Saturday, January 29, 2011

Tricky, but essential

I ride my bike to work. This means I have roughly 45 minutes daily to think about whatever I want while pedaling through the cold air. Sometimes I think about things that amount to nothing and sometimes I think about things that really matter--to me at least. Lately, a thought that has come up is whether or not I'm ready to leave Japan.

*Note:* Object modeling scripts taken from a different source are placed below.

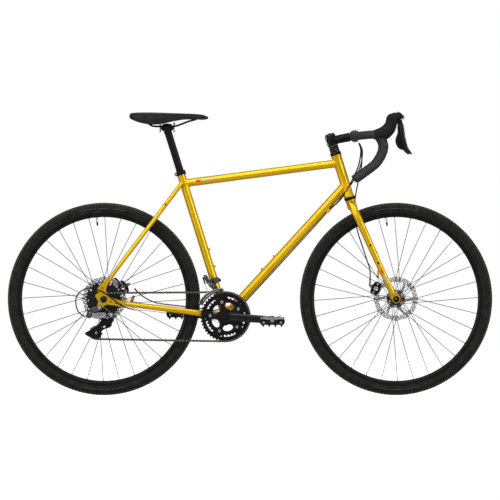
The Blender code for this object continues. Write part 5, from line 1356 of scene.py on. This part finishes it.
def make_stem():
    stem = Shape().turned([(0.0146, 0.1945), (0.0188, 0.1945), (0.0192, 0.1955), (0.0192, 0.2345),
                           (0.0186, 0.2358), (0.0146, 0.2358)], HEAD_BASE, HEAD_AXIS, 64)
    reach = (BAR_CLAMP - head_point(0.2142)).normalized()
    start = head_point(0.2142) + reach * 0.012
    stem.tube([start, BAR_CLAMP - reach * 0.0175],
              lambda s, t: (0.0158 + 0.0010 * s) * (0.96 + 0.05 * (squarish(t) - 1)), 40)
    stem.turned([(0.0153, -0.0225), (0.0200, -0.0225), (0.0208, -0.0212), (0.0208, 0.0212),
                 (0.0200, 0.0225), (0.0153, 0.0225)], BAR_CLAMP, Y_AXIS, 40, True,
                math.radians(98), math.radians(164))
    behind = head_point(0.2142) - reach * 0.0195
    for lift in (-0.0110, 0.0110):
        place = behind + HEAD_AXIS * lift
        stem.box(place + reach * 0.004, (0.0100, 0.0200, 0.0090),
                 Matrix.Rotation(math.radians(-17), 3, "Y"))
    stem.done("stem_body", "black", "steering", "black_alloy", ["stem"], 0.0006)
    face = Shape().turned([(0.0154, -0.0225), (0.0204, -0.0225), (0.0212, -0.0212),
                           (0.0212, 0.0212), (0.0204, 0.0225), (0.0154, 0.0225)],
                          BAR_CLAMP, Y_AXIS, 40, True, math.radians(-78), math.radians(170))
    face.done("stem_faceplate", "gloss", "steering", "black_alloy", bevel=0.0006)
    bolts = Shape()
    for y in (-0.0150, 0.0150):
        for lift in (-0.0195, 0.0195):
            foot = BAR_CLAMP + Vector((0.0030, y, lift))
            bolts.rod(foot - reach * 0.008, foot + reach * 0.0065, 0.0030)
            bolt_head(bolts, foot + reach * 0.0065, reach, 0.0043, 0.0036)
    for lift in (-0.0110, 0.0110):
        spot = behind + HEAD_AXIS * lift + reach * 0.002
        bolts.rod(spot - Y_AXIS * 0.0125, spot + Y_AXIS * 0.0105, 0.0036)
        bolt_head(bolts, spot - Y_AXIS * 0.0120, -Y_AXIS, 0.0046, 0.0030)
    bolt_head(bolts, head_point(0.2402), HEAD_AXIS, 0.0060, 0.0020)
    bolts.done("stem_bolts", "silver", "steering", "black_alloy")
    stack = Shape()
    for low, high in ((0.1712, 0.1786), (0.1790, 0.1864), (0.1868, 0.1942)):
        stack.turned([(0.0146, low), (0.0172, low), (0.0177, low + 0.0006), (0.0177, high - 0.0006),
                      (0.0172, high), (0.0146, high)], HEAD_BASE, HEAD_AXIS, 64)
    stack.turned([(0.0005, 0.2360), (0.0168, 0.2360), (0.0172, 0.2368), (0.0160, 0.2400),
                  (0.0070, 0.2404), (0.0005, 0.2404)], HEAD_BASE, HEAD_AXIS, 64)
    stack.done("stem_spacers", "gloss", "steering", "black_alloy")


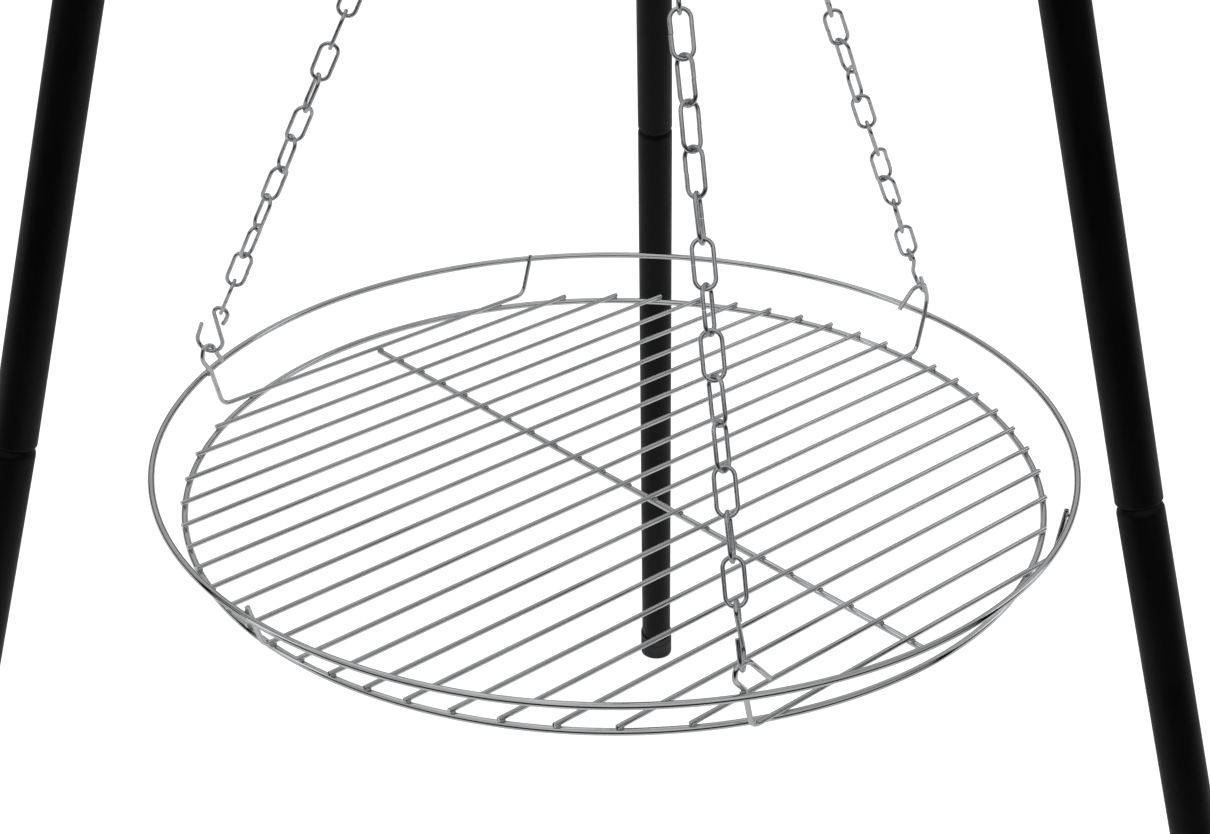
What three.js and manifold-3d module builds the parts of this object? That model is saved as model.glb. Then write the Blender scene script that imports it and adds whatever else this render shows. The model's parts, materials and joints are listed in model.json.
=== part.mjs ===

I'm the first to admit I have no real love for Japan. I don't necessarily appreciate the culture although I do respect it. The weather doesn't tend to put a smile on my face. The language doesn't roll off my tongue even though I get by. It's not the sort of environment that stimulates, inspires, or motivates me. In spite of all this, I am paying off my debt and making decent money. Even though I never thought I would be the sort of person that makes decisions based purely on finances, I feel burdened by my student debt and want to do everything I can to get rid of it forever. That is put up against the fact that I am craving mental stimulation and something to make me feel passionate again. I can only read so many current event articles about what the world needs before I feel angry with myself for not furthering myself to be able to do anything. So the choice is between progress and debt repayment...and when I put it that way the answer is so obviously progress.
If I am progressing and bettering myself, I am confident I can force my finances to follow suit. If I am following my passion while also working hard, I don't see my current debt getting in the way. It seems the real issue is finding the balance between logically eliminating my debt and furthering myself to maintain happiness. Balance is tricky, but essential.